KAMPALA/UGANDA:
Kyambogo University in Uganda has teamed up with the University of Gothenburg and the Swedish University of Agricultural Sciences to skill scientists in translating research findings into policy and practice
The four-day training kicks off at Royal Suites, Bugolobi on March 26, 2023.
Research Finds News has established that the training course is specifically designed for researchers drawn from across Africa, to train in translating research into policy briefs and press releases.
The other African countries that will be joining the course are Burkina Faso, Ethiopia, Tanzania, Kenya, Zimbabwe, and South Africa.
Dr. Judith Irene Nagasha, Prof. Bosco Bua, and Dr, Wilson Mugizi, the implementing team for Kyambogo University believe that this course will prompt Ugandan researchers to be policy-minded researchers.
Dr. Judith Irene Nagasha, one of the course coordinators, says the training aims to strengthen individual skills and capacities, and national and regional networks, for enhanced policy engagement and science-based sustainable agriculture and food security.
“The translation of research into policy and practice is a daunting task globally and more especially in Africa. Therefore, the course aims at enhancing the researchers’ understanding of the science-policy interface, risks, constraints, and opportunities, learning how to conduct effective research-policy engagement, and improving their research-to-policy communication skills,” she says.
Research Finds News has indeed learned that the trainees will be equipped with appropriate skills to be able to obtain buy-in from leaders, practitioners, and community stakeholders, and successfully engage in translating their research findings to inform policy and practice.
Scientific research is critical to help us navigate our ever-changing world. Without it, we would have to rely on people’s opinions, our intuitions, and luck. Systematic scientific research offers us an objective understanding because scientific knowledge is grounded in objective, tangible evidence.
Even with this kind of research being undertaken by Ugandan researchers, the coordinators of the course say, the effect of this research on policy-making in Africa is still low.
It is against this background that training hopes to inspire a new generation of researchers whose works can be translated into policy.
Course Outcomes:
The course facilitators hope that once the research is well translated into policy and practice, the leaders, practitioners, community stakeholders, and civil society organizations will be able to support policy development, enactment, and implementation to enhance food security and strengthen health systems among others.
“Scientists and researchers not only have an important role to play in informing and influencing policy formulation, implementation, and monitoring and evaluation, but also informing those affected by the policies,” Dr. Nagasha adds.

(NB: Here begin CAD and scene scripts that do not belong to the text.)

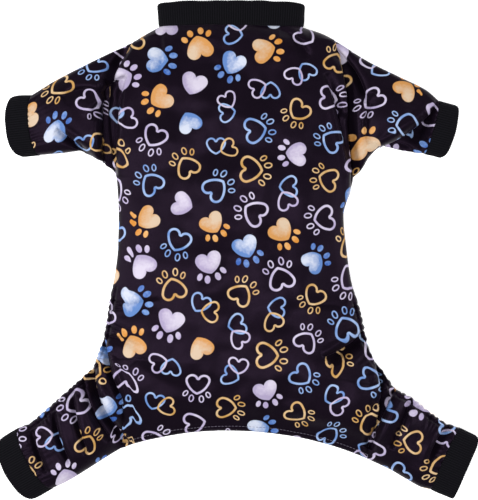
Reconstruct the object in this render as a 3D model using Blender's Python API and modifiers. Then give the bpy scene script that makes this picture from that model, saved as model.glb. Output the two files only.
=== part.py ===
# Dog jumpsuit of printed knit, lying belly down and softly puffed, with its back up.
# Metres. +Z is up, +Y points to the neck, and the dog's left is -X.
# Every cloth piece is an open sheet with a wall: rows of a puffed section, laid between two edges.

import math

import bpy
import numpy as np

# Sizes of the garment, flat on the floor
BACK_LENGTH = 0.3636  # collar seam to the middle of the rear hem
HALF_CHEST = 0.1065  # from the middle of the back to the side fold at the armpit
COLLAR_HEIGHT = 0.0228
HEM_ARCH = 0.0212  # how far the hem's middle lies forward of its two corners
SLEEVE_LENGTH = 0.0815  # armhole to cuff seam, along the middle of the sleeve
SLEEVE_CUFF_WIDTH = 0.0520
SLEEVE_CUFF_LENGTH = 0.0212
LEG_LENGTH = 0.0816  # hip seam to cuff seam, along the middle of the leg
LEG_CUFF_WIDTH = 0.0615
LEG_CUFF_LENGTH = 0.0225

# Heights of the puffed sections above the floor
BODY_HEIGHT = 0.038
NECK_HEIGHT = 0.025
COLLAR_TOP_HEIGHT = 0.021
SLEEVE_HEIGHT = 0.027
LEG_HEIGHT = 0.025
CUFF_HEIGHT = 0.021
HEM_HEIGHT = 0.013
ARMHOLE_DIP = 0.24  # how far an armhole seam lies below the middle of the back, a share of it
HIP_DIP = 0.12  # the same for a hip seam

# Cloth
PRINTED_WALL = 0.0012
RIB_WALL = 0.0024
SEAM_GAP = 0.0005  # between two pieces where a seam joins them
CORNER_EASE = 1.0  # how much wider the gap is at a seam's two ends, where the walls turn
FOLD_FULLNESS = 0.72  # power of the sine that rounds a section at a folded edge
SEAM_FULLNESS = 1.7  # the same, where the edge is a seam and the cloth runs on
FLOOR_SPREAD = 1.25  # how soon the underside meets the floor, 1 in the middle only
HEM_EASE = 1.5  # power that keeps the hem's arch near the hem
HEM_ROUND = 1.2  # power of the sine that draws the arch across the back
END_ROUND = 0.5  # power of the sine that rounds the open end of a rib band

# Main folds: how they fade, in shares of their own length and of BODY_HEIGHT
FOLD_OVERRUN = 0.25  # how far a fold runs past its two ends
FOLD_FADE = 0.35  # the stretch that it fades over there
FOLD_CLEAR = 0.46  # cloth this low isn't pressed at all
FOLD_CLEAR_RISE = 0.20  # and this much higher it is pressed in full

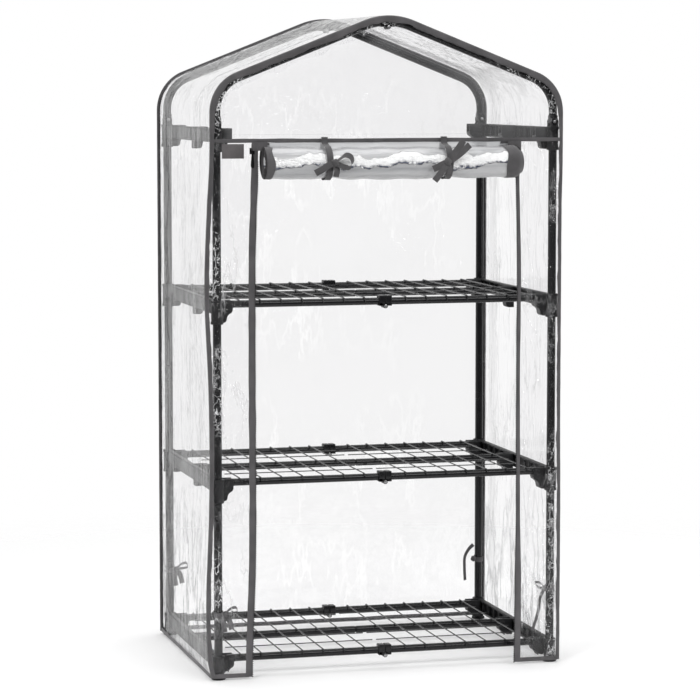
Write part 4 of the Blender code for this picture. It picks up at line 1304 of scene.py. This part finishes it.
def make_cover():
    for side in SIDES:
        make_side_and_roof(side)
        for end in ENDS:
            make_gable_half(end, side)
            make_binding(end, side)
        make_strip(side)
        make_edge_film(side)
        make_zip_tape(side)
        make_slider(side)
    make_back()
    make_hems()
    make_seam_tape()
    make_roll()
    for side in SIDES:
        make_door_tie(side)
    make_leg_tie("front", "left", 0.125, BOW)
    make_leg_tie("front", "right", 0.144, TAILS)
    make_leg_tie("back", "right", 0.128, STRAP)
    make_leg_tie("back", "left", 0.135, BOW)
    make_label()


# Stage, light and camera


def make_floor():
    bm = bmesh.new()
    bmesh.ops.create_grid(bm, x_segments=1, y_segments=1, size=2)
    floor = smooth_piece("floor", bm, make_floor_material())
    floor.location.z = -0.0002


def make_world():
    """White to the camera. All else sees a room that is white behind and beside the object, dim in front."""
    world = bpy.data.worlds.new("studio")
    bpy.context.scene.world = world
    tree = blank_tree(world)
    _, depth, height = parts(tree, node(tree, "TexCoord").outputs["Generated"])
    room = depth.ranged(-0.55, 0.25, 0.16, 0.95).at_least(height.ranged(0.1, 0.9, 0.0, 0.5))
    level = room.at_least(node(tree, "LightPath").outputs["Is Camera Ray"])
    surface(tree, shader(tree, "Background", Color=(1, 1, 1, 1), Strength=level), "OutputWorld")


def make_softbox(name, place, target, width, height, power):
    data = bpy.data.lights.new(name, "AREA")
    data.shape = "RECTANGLE"
    data.size, data.size_y = width, height
    data.energy = power
    light = bpy.data.objects.new(name, data)
    light.location = place
    light.rotation_euler = (Vector(target) - Vector(place)).to_track_quat("-Z", "Y").to_euler()
    light.visible_camera = False
    bpy.context.scene.collection.objects.link(light)


def make_camera():
    data = bpy.data.cameras.new("photo_view")
    data.sensor_width = 36
    data.lens = 145.3
    data.clip_end = 60
    camera = bpy.data.objects.new("photo_view", data)
    camera.location = (-1.4671, -5.3412, 1.1246)
    camera.rotation_euler = (math.radians(90 - 5.428), 0, math.radians(-15.182))
    bpy.context.scene.collection.objects.link(camera)
    bpy.context.scene.camera = camera


MIDDLE = (0, 0, 0.65)

make_frame()
make_cover()
make_floor()
make_world()
make_softbox("key", (-2.6, -3.0, 2.5), MIDDLE, 1.1, 1.1, 50)
make_softbox("front", (0.9, -3.4, 2.9), (0, 0, 0.9), 2.0, 1.2, 46)
make_softbox("fill", (3.0, -2.0, 1.4), MIDDLE, 0.35, 1.8, 22)
make_softbox("overhead", (0, 0.3, 3.4), MIDDLE, 2.0, 2.0, 30)
make_camera()
bpy.context.scene.view_settings.view_transform = "Standard"
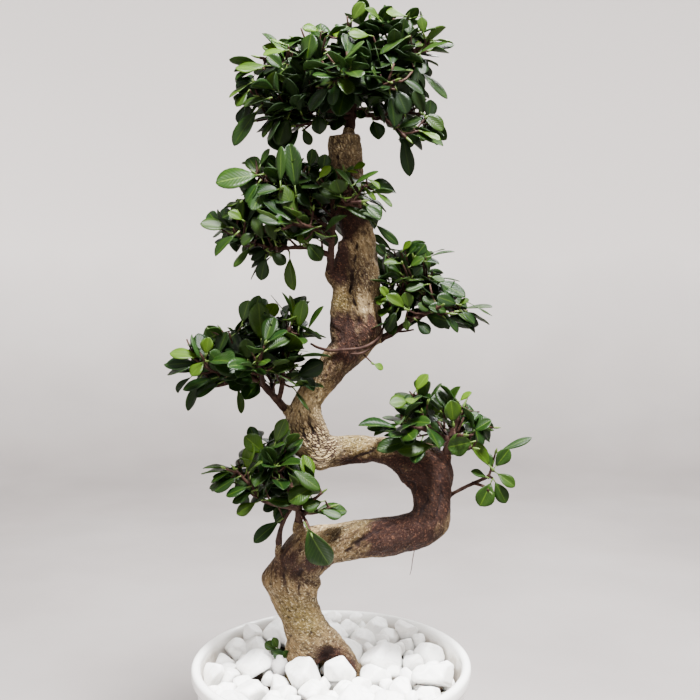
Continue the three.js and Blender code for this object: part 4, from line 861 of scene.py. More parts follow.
def living_bark(settings):
    """Living fig bark: thin and dull, olive tan to wine brown, streaked and cracked along the
    grain, with pale corky pores."""
    material, add = new_material("living_fig_bark")
    grain = add("Attribute", attribute_name="grain").outputs["Vector"]
    hollow, wine, olive, pale, cracked, cut = (
        add("Attribute", attribute_name=name).outputs["Fac"]
        for name in ("hollow", "wine", "olive", "pale", "cracked", "cut"))
    # Patches of weathered bark some 13 mm wide and 26 mm long
    long_grain = add("Mapping", {"Vector": grain, "Scale": (1, 1, 0.5)})
    streaks = add("TexNoise", {"Vector": long_grain, "Scale": per_metre(13), "Detail": 6,
                               "Roughness": 0.66})
    streak = add("ValToRGB", {"Fac": streaks}, [(0.36, 0), (0.62, 1)])
    # Fibres some 3.4 mm apart
    fibre_grain = add("Mapping", {"Vector": grain, "Scale": (1, 1, 0.4)})
    fibres = add("TexNoise", {"Vector": fibre_grain, "Scale": per_metre(3.4), "Detail": 5,
                              "Roughness": 0.75})
    fibre = add("ValToRGB", {"Fac": fibres}, [(0.38, linear("#3a2c22")), (0.5, linear("#d9cfc0")),
                                              (0.64, linear("#fffaf0"))])
    # Young bark and painted shade, with a ragged edge
    wine_noise = add("TexNoise", {"Vector": long_grain, "Scale": per_metre(9), "Detail": 5})
    wine_and_shade_edge = add("Math", {0: wine_noise, 1: 0.9, 2: wine}, operation="MULTIPLY_ADD")
    wine_and_shade_share = add("ValToRGB", {"Fac": wine_and_shade_edge}, [(0.5, 0), (1.38, 0.98)])
    # Corky pores some 1.5 mm across and 3.4 mm apart, each with its own strength, thick in places
    squash = add("Mapping", {"Vector": grain, "Scale": (1, 1, 1.4)})
    pores = add("TexVoronoi", {"Vector": squash, "Scale": per_metre(3.4)})
    pore = add("ValToRGB", {"Fac": pores}, [(0.13, 1), (0.34, 0)])
    chance = add("SeparateColor", {"Color": pores.outputs["Color"]})
    pore_patches = add("TexNoise", {"Vector": grain, "Scale": per_metre(15), "Detail": 4})
    pore_patch = add("ValToRGB", {"Fac": pore_patches}, [(0.4, 0.1), (0.6, 0.65)])
    pore_patch = add("Math", {0: cracked, 1: 1.6, 2: pore_patch}, operation="MULTIPLY_ADD")
    pore_chance = add("Math", {0: chance.outputs["Red"], 1: pore_patch}, operation="MULTIPLY")
    pore_share = add("Math", {0: pore, 1: pore_chance}, operation="MULTIPLY", use_clamp=True)
    cork = add("Mix", {SHARE: wine_and_shade_share, BASE: linear("#c9b791"), OVER: linear("#6e4733")},
               data_type="RGBA")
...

According to Dr. Nagasha, participants will be skilled in the presentation of scientific results, understand and describe their roles in policy-making processes, present an overview of the policy landscape relevant to their research, possible research-policy linkages and different models for policy engagement, how to engage social media to communicate policy briefs in the form of press releases and posters.
“There is increased demand for universities to carry out more relevant and impactful research that can be translated into policy and practice. However, uptake of research into practice has been slow many times with some generated knowledge becoming obsolete even before it is used which makes policy development processes continue to be haphazard,” she observes.
According to Dr. Nagasha, the course will solve this problem by helping researchers benefit from increased policy engagement and contribute to improved planning, decision-making, and investment by enhancing their research communication.
“Researchers will be able to take more or less active roles in outreach work, dissemination of new findings, and policy engagement,” she says.
Course Duration
The course was designed for the years; 2022 and 2023. The first cohort trained in 2022 and the program is now running the second cohort which will spend four days in face-to-face sessions and the rest of the interactions will be online.
Facilitators
The course facilitators include the Vice Chancellor of Kyambogo University, Prof Eli Katunguka-Rwakishaya as host. The others are:
The AgriFose2030 Programme Director; Ass. Prof. Sofia Boqvist, Dr. Judith Irene Nagasha from Kyambogo Univerisity, Dr. Anders Ekbom from the University of Gothenburg, Dr. Daniel Slunge from the University of Gothenburg, Mr. Alex Muhwezi from Future Dialogue International, Ms. Petra Hansson from the University of Gothenburg, Ms. Betty Kyakuwa from Makerere University, Dr. Simon Peter Musinguzi from Kyambogo University, Ms. Milcah Ng’endo Machua, a Communications Officer at Stockholm Environment Institute and Mr. Arinaitwe Rugyendo, a Ph.D. Fellow at the Department of Journalism and Communication, Makerere University, also Managing Editor Research Finds News website.
The course is organized by the University of Gothenburg, Sweden, and the Swedish University of Agricultural Sciences within the Agriculture for Food Security 2030 (AgriFoSe2030) program, in collaboration with Kyambogo University, Uganda, with funding from the Swedish International Development Agency (SIDA).
Dr. Nagasha says after the course, the AgriFoSe2030 program’s modules will be migrated to Kyambogo University for sustainability and scalability.